Und während ich das so aufschreibe, kommen mir zwei hervorragende Ideen. Man sollte a) jede dieser Mannschaften einmal bei einem nationalen Heimspiel besuchen. In vielen der Länder war ich noch nie, in den Städten sowieso nicht. Und b) sollte man mit all diesen und vielleicht noch ein paar anderen Teams mit Supernamen (FC Super Power/Thailand, FC Flyeralarm Admira Wacker/Österreich, FC Kiffen 08/Finnland, VV Venlo/Niederlande) ein großes internationales Turnier an den Start bringen. Vielleicht auf dem Ebnat. Mitreisende oder Sponsoren dürfen sich gerne melden.

Und jetzt wäre eben schon fast das 0:2 gefallen – ich muss mich also wieder aufs Spiel konzentrieren!

Privat-Viewing II

20:41 Uhr – So. Bei mir gibt es heute mal wieder ein klassisches Privat-Viewing. Dieser Plan hat sich den Tag über schon abgezeichnet. Spätestens als ich zwei Stunden vor Anpfiff noch zum Edeka gelaufen bin, um Zutaten für meinen Adieu-Obstsalat zu besorgen, war ich mir dann sicher. Was da so alles schon an „Volk“ in bester Fußballlaune rumgepilgert ist, war beeindruckend. Viele junge Leute, bei denen das Spiel mit Sicherheit heute Abend im Vordergrund steht. Aber ich freue mich mit denen, wenn sie heute Abend eine richtig große Party feiern können. Echt. Ich kann gönnen. Und bei so einem Public Viewing kann ja auch einiges passieren, man kann nette Menschen kennenlernen und sich verlieben.
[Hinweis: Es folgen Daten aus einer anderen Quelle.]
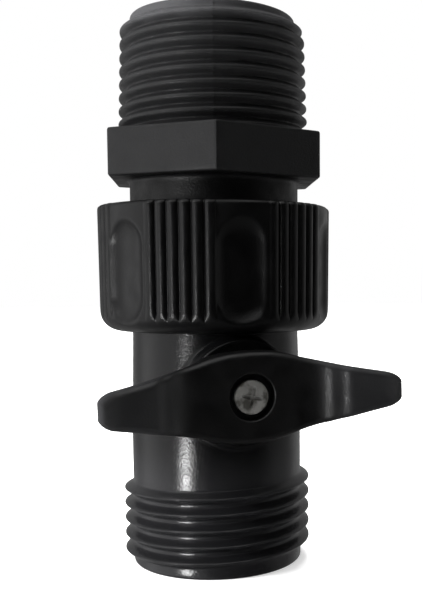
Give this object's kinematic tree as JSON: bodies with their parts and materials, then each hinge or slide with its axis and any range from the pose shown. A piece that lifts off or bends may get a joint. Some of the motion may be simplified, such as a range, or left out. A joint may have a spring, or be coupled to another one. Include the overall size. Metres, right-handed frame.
{
  "type": "garden hose shut-off valve with thread adapter",
  "caption": "Plastic quarter-turn ball valve for garden hose with a butterfly lever, a ribbed swivel nut and a hexagon double-male thread adapter.",
  "frame": {"origin": "centre of the outlet end face of the valve body, on the water-way axis", "axes": "+Z along the water way from the outlet towards the adapter's pipe thread; the valve stem and lever screw point along -Y; +X is to the right when the lever is seen from the front"},
  "size_m": [0.04, 0.0374, 0.0772],
  "materials": {
    "body_plastic": "satin moulded black plastic",
    "nut_plastic": "satin moulded black plastic",
    "lever_plastic": "satin moulded black plastic",
    "adapter_plastic": "matte moulded charcoal plastic",
    "inner_plastic": "satin moulded plastic",
    "ball_plastic": "polished moulded plastic",
    "seat_plastic": "smooth slippery white plastic",
    "seal_rubber": "soft black rubber",
    "spring_steel": "plain spring steel",
    "screw_steel": "worn zinc-plated steel"
  },
  "bodies": {
    "body": {"valve_body": "body_plastic", "seat_retainer": "inner_plastic", "seat_upper": "seat_plastic", "seat_lower": "seat_plastic", "seat_o_ring_upper": "seal_rubber", "seat_o_ring_lower": "seal_rubber", "nut_retaining_ring": "spring_steel"},
    "lever": {"lever_handle": "lever_plastic", "lever_screw": "screw_steel", "valve_stem": "inner_plastic", "stem_o_ring_inner": "seal_rubber", "stem_o_ring_outer": "seal_rubber", "stem_thrust_washer": "seat_plastic"},
    "ball": {"valve_ball": "ball_plastic"},
    "nut": {"swivel_nut": "nut_plastic", "hose_washer": "seal_rubber"},
    "adapter": {"adapter_nipple": "adapter_plastic"}
  },
  "joints": [
    {"name": "lever_turn", "type": "hinge", "parent": "body", "child": "lever", "pos_m": [0, 0, 0.0256], "axis": [0, -1, 0], "range_deg": [-1.8, 88.2]},
    {"name": "ball_turn", "type": "hinge", "parent": "body", "child": "ball", "pos_m": [0, 0, 0.0256], "axis": [0, -1, 0], "range_deg": [-1.8, 88.2]},
    {"name": "nut_spin", "type": "hinge", "parent": "body", "child": "nut", "pos_m": [0, 0, 0.0423], "axis": [0, 0, 1], "range_deg": [-1350, 0]},
    {"name": "adapter_travel", "type": "slide", "parent": "body", "child": "adapter", "axis": [0, 0, 1], "range_m": [0, 0.00828]}
  ],
  "couplings": [
    {"joint": "ball_turn", "follows": "lever_turn", "ratio": 1},
    {"joint": "adapter_travel", "follows": "nut_spin", "m_per_rad": -0.00035152}
  ]
}
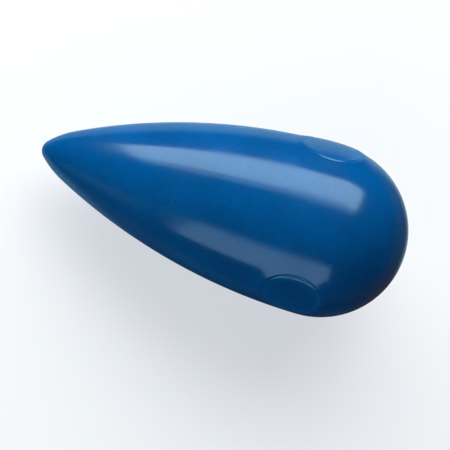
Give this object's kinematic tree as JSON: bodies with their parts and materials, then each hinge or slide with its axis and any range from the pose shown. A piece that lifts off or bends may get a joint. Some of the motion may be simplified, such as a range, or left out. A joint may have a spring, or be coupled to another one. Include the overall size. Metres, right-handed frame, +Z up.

Ich freue mich aber auch, dass ich nicht dabei sein muss.

Ich schaue daheim. Alleine. Auf meinem Sofa. In bunten Badehosen und schwarzen Badelatschen. Mit Traubensaftschorle aus meinem Coca-Cola-EM-Becher vom Achtelfinalspiel in Paris. Möge der Bessere gewinnen. Möge Deutschland der Bessere sein. Auf geht’s!